■ Given problem: Write out exactly the lines below that run from the one containing "---- The pieces" through the one containing "obj.matrix_world = world", both included, with no other lines.

■ Provided data:
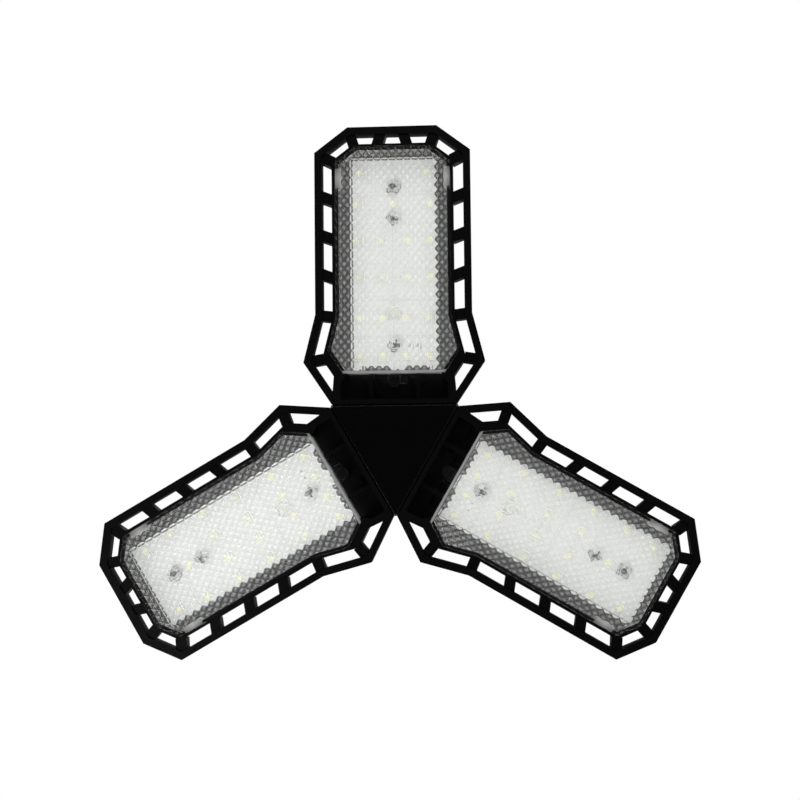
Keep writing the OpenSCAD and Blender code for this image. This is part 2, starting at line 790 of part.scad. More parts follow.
module driver_screws() {
    color("#8b8e93") for (place = post_places)
        translate([place[0], driver_face, front_z + place[1]]) rotate([90, 0, 0])
            pan_screw(2, 1.4, driver_screw_r, driver_t + 3);
}

module transformer() {
    foot = [18, 1.6, 14];
    core = [16, 12, 8];
    winding_r = 6.2;
    color("#3a3733") on_driver(0, transformer_up) {
        translate([-foot[0] / 2, 0, 0]) cube(foot);
        translate([-core[0] / 2, foot[1] - EPS, (foot[2] - core[2]) / 2]) cube(core);
    }
    color("#c9a227") on_driver(0, transformer_up)
        translate([0, foot[1] + core[1] / 2, 0.4]) cylinder(r = winding_r, h = foot[2] - 0.8);
}

module bulk_capacitors() {
    can_r = 4;
    can_h = 12;
    bead_r = 0.5;
    color("#23303f") for (right = capacitor_rights) on_driver(right, capacitor_up)
        rotate([-90, 0, 0]) difference() {
            cylinder(r = can_r, h = can_h);
            translate([0, 0, 1.2]) rotate_extrude()
                translate([can_r + bead_r / 2, 0]) circle(r = bead_r, $fn = 16);
        }
}

module filter_choke() {
    flange = [4, 1];    // radius and thickness
    drum = [3, 7];      // radius and height
    color("#8a4b22") on_driver(choke_place[0], choke_place[1]) rotate([-90, 0, 0]) {
        cylinder(r = flange[0], h = flange[1]);
        cylinder(r = drum[0], h = drum[1]);
        translate([0, 0, drum[1] - flange[1]]) cylinder(r = flange[0], h = flange[1]);
    }
}

module rectifier() {
    color("#1d1d1f") on_driver(rectifier_place[0], rectifier_place[1]) cube(rectifier_size);
}

module driver_chips() {
    color("#202024") for (place = chip_places) on_driver(place[0], place[1]) cube(chip_size);
}

module fusible_resistor() {
    body = [1.7, 9];    // radius and length
    leg_r = 0.4;
    color("#7d8f6a") on_driver(resistor_place[0], resistor_place[1]) translate([0, body[0], 0]) {
        cylinder(r = body[0], h = body[1]);
        for (up = [1, body[1] - 1])
            translate([0, -body[0], up]) rotate([-90, 0, 0]) cylinder(r = leg_r, h = body[0]);
    }
}

module output_sockets() {
    shell = [5.4, 5, 4.5];
    wall = 0.8;
    color("#e6e3da") for (right = socket_rights) on_driver(right, 0.5) difference() {
        cube(shell);
        translate([wall, wall, -1])
            cube([shell[0] - 2 * wall, shell[1] - 2 * wall, shell[2] - wall + 0.3]);
    }
}

// A point on the smooth curve that four points steer
function curve(p, t) = (1 - t) ^ 3 * p[0] + 3 * t * (1 - t) ^ 2 * p[1]
    + 3 * t ^ 2 * (1 - t) * p[2] + t ^ 3 * p[3];
function curve_dir(p, t) = unit(3 * (1 - t) ^ 2 * (p[1] - p[0])
    + 6 * t * (1 - t) * (p[2] - p[1]) + 3 * t ^ 2 * (p[3] - p[2]));

// A round wire along the curve
module wire(p, d) {
    steps = 16;
    sides = 8;
    side_ref = unit([1, 1, 0.3]);
    points = [for (i = [0:steps])
        let (dir = curve_dir(p, i / steps), a = unit(cross(dir, side_ref)), b = cross(dir, a))
        for (k = [0:sides - 1])
            curve(p, i / steps) + d / 2 * (a * cos(k * 360 / sides) + b * sin(k * 360 / sides))];
    last = steps * sides;
    polyhedron(points, concat([[for (k = [0:sides - 1]) k]],
        [for (i = [0:steps - 1], k = [0:sides - 1])
            let (a = i * sides + k, b = i * sides + (k + 1) % sides)
            [a, a + sides, b + sides, b]],
        [[for (k = [sides - 1:-1:0]) last + k]]));
}

module live_lead() {
    solder = [8, driver_face, front_z + driver_low + driver_h - 3.5];
    color("#7a2a24") wire([solder, solder + [0, 12, 0], [0, 0, -collar_h], [0, 0, contact_z]], feed_d);
}

module neutral_lead() {
    solder = [-12, driver_face, front_z + driver_low + driver_h - 2.5];
    wall = -(shell_r - 2 * shell_t) + 0.6;
    color("#d8d8d8") wire([solder, solder + [0, 12, 0], [6, 2, 1], [wall, 0, -2.5]], feed_d);
}

// ---- The pieces ---------------------------------------------------------------------

hub_housing();
hub_cover();
collar();
collar_screws();
screw_shell();
base_insulator();
centre_contact();
lead_bushes();
driver_board();
driver_screws();
transformer();
bulk_capacitors();
filter_choke();
rectifier();
driver_chips();
fusible_resistor();
output_sockets();
live_lead();
neutral_lead();
for (i = [0:len(LEAVES) - 1]) {
    leaf = LEAVES[i];
    at_leaf(i) leaf_frame();
    at_leaf(i) leaf_lens();
    at_leaf(i) led_board();
    at_leaf(i) leds();
    at_leaf(i) board_screws();
    at_leaf(i) lead_plug();
    at_leaf(i) leaf_leads();
    at_leaf(i) hinge_bolt();
    at_leaf(i) hinge_nut();
    at_leaf(i) hinge_washers();
}
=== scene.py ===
# %% [markdown]
# # A folding three-leaf garage light
# The light screws into a lamp socket and hangs with its LEDs facing down. This notebook dresses the
# engineering model: the exact parts come in as a fixed frame, and every cell adds a finish or a
# finer mesh on top of one of them. All lengths are metres here, so `MM` turns millimetres into
# metres.

# %% Load the frame
import bpy
import math
from mathutils import Euler, Matrix, Vector


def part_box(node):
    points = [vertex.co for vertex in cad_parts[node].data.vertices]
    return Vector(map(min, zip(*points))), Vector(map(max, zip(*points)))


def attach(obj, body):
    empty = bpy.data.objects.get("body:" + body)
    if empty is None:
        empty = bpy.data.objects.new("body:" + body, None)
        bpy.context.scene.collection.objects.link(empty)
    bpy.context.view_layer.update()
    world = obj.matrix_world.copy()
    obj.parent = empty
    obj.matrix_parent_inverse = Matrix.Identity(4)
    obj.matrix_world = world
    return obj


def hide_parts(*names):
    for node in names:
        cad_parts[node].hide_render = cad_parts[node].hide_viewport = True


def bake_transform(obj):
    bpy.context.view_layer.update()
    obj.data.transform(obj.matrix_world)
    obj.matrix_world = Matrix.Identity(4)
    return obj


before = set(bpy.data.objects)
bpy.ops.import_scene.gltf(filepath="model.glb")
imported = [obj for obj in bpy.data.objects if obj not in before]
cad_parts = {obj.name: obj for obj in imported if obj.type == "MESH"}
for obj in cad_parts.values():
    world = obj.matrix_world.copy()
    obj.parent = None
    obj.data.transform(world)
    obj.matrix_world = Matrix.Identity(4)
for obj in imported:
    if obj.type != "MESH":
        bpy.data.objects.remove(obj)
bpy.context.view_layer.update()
MM = 0.001

# %% [markdown]
# ## Places on the light
# The three leaves are the same part, turned by a third of a circle. Everything on a leaf is
# modelled once, on leaf a, and copied round. A place on leaf a is written as on its drawing: along
# the leaf from the hub's face, across it, and up from its lower face, where the light comes out.

# %% Leaf places
LEAF_TURNS = {"a": 0, "b": -120, "c": 120}
front_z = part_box("hub_cover")[0].z
hub_face = -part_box("hub_cover")[0].y


def on_leaf(along, across, up):
    """A point of leaf a, given in millimetres, in the frame."""
    return Vector((across * MM, -hub_face - along * MM, front_z + up * MM))


print("hub face at", round(hub_face / MM, 2), "mm, lower face at", round(front_z / MM, 2), "mm")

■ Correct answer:
// ---- The pieces ---------------------------------------------------------------------

hub_housing();
hub_cover();
collar();
collar_screws();
screw_shell();
base_insulator();
centre_contact();
lead_bushes();
driver_board();
driver_screws();
transformer();
bulk_capacitors();
filter_choke();
rectifier();
driver_chips();
fusible_resistor();
output_sockets();
live_lead();
neutral_lead();
for (i = [0:len(LEAVES) - 1]) {
    leaf = LEAVES[i];
    at_leaf(i) leaf_frame();
    at_leaf(i) leaf_lens();
    at_leaf(i) led_board();
    at_leaf(i) leds();
    at_leaf(i) board_screws();
    at_leaf(i) lead_plug();
    at_leaf(i) leaf_leads();
    at_leaf(i) hinge_bolt();
    at_leaf(i) hinge_nut();
    at_leaf(i) hinge_washers();
}
=== scene.py ===
# %% [markdown]
# # A folding three-leaf garage light
# The light screws into a lamp socket and hangs with its LEDs facing down. This notebook dresses the
# engineering model: the exact parts come in as a fixed frame, and every cell adds a finish or a
# finer mesh on top of one of them. All lengths are metres here, so `MM` turns millimetres into
# metres.

# %% Load the frame
import bpy
import math
from mathutils import Euler, Matrix, Vector


def part_box(node):
    points = [vertex.co for vertex in cad_parts[node].data.vertices]
    return Vector(map(min, zip(*points))), Vector(map(max, zip(*points)))


def attach(obj, body):
    empty = bpy.data.objects.get("body:" + body)
    if empty is None:
        empty = bpy.data.objects.new("body:" + body, None)
        bpy.context.scene.collection.objects.link(empty)
    bpy.context.view_layer.update()
    world = obj.matrix_world.copy()
    obj.parent = empty
    obj.matrix_parent_inverse = Matrix.Identity(4)
    obj.matrix_world = world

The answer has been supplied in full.